Açıktır ki ceza sopasını salladığımız zaman insanlar etrafımızdan dağılırlar. İnsanlar içgüdüsel olarak havucu (ödül) severler. Cezalandıracak kurban arayanlardan ise nefret ederler. Ceza bir çözüm değildir çünkü çoğu zaman son çare olan dağlamaya benzer. Aynı durum azarlama için de geçerlidir. Bir kimsenin, çevresindeki üst düzey yetkililerin veya aile büyüklerinin kendisini azarlamayı bırakmadığını hissetmesi çok rahatsız edici bir duygudur. İçlerinden biri başka birini eleştirerek o kimseye eleştiriye dair laf yanaştırmaya çalıştığında onun beden dili “kızım sana söylüyorum gelinim sen anla” diyor. Bu daha acı verici bir durum zira karşıdaki kişinin kendini savunmak için doğrudan bir yüzleşme şansı yok. Belki de kurban, ruhunda yorumun yüzeyselliğinden daha derin bir şey olduğunu hissediyor.
Bu yıkıcı unsurların zıddı olarak yakın ilişkiler kurmaya sebep olan bir takım şeyler de vardır. Glaser'in de belirttiği gibi mutluluk, çevremizle olan yakın ilişkilerimizin kalitesine bağlıdır. İlişkilerimizi güçlendiren unsurların başında dinlemek, teşvik, güven, kabul, saygı ve fikir alışverişi gelmektedir. İnsanların davranışlarını gerçekten değiştiremeyiz ama kendimizi değiştirebiliriz. Bu teorinin püf noktası kendimizi değiştirmektir çünkü kendimizi değiştirdiğimiz zaman diğerleri de yavaş yavaş bizi taklit edecektir. Dolayısıyla William Glaser, ikisi doğrudan olmak üzere kontrol edebileceğimiz dört şey olduğunu düşünüyor; eylemlerimizi ve düşüncelerimizi doğrudan kontrol edebilirken duygularımız ve beden fizyolojimiz ise ne düşündüğümüzü ve ne söylediğimizi kontrol ederek dolaylı olarak etkileyebiliriz. Bir kimse bize hakaret ettiğinde, aralarından seçim yapabileceğimiz seçeneklerimiz olduğunu unutmayalım.

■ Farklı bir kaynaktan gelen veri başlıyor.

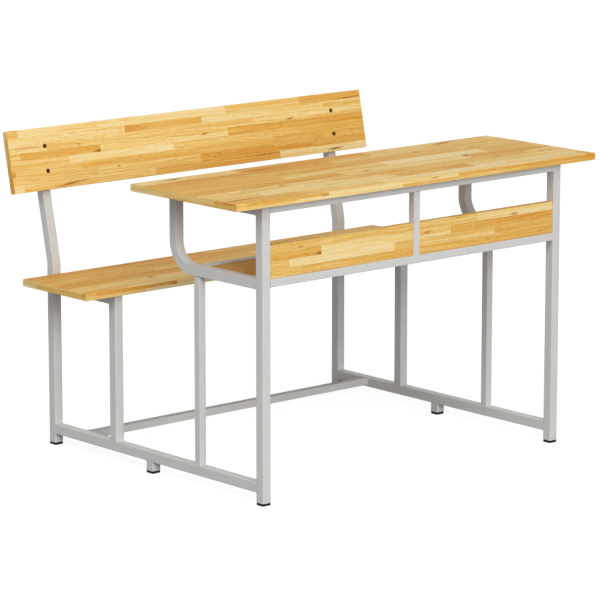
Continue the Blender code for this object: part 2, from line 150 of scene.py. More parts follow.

Temel fikir, insanların beş temel gizli ihtiyacı olduğu gerçeğine dayanmaktadır. Bu ihtiyaçları karşılamazsak onlarla olan ilişkilerimiz etkilenecektir. Örneğin başkalarının keyifli vakit geçirmesine veya oyun ve eğlencesine saygı duymak gibi. Etrafındakilere, ordu kamplarındaymış gibi sert davranan kimseler aşırıya kaçmakta ve insanlara içgüdülerine uygun seçenekler sunmamaktadır. Bu beş temel gizli ihtiyaç içinde güç, özgürlük, güvenlik ve istikrar hissetmeyi seçme ihtiyacı da bulunmaktadır.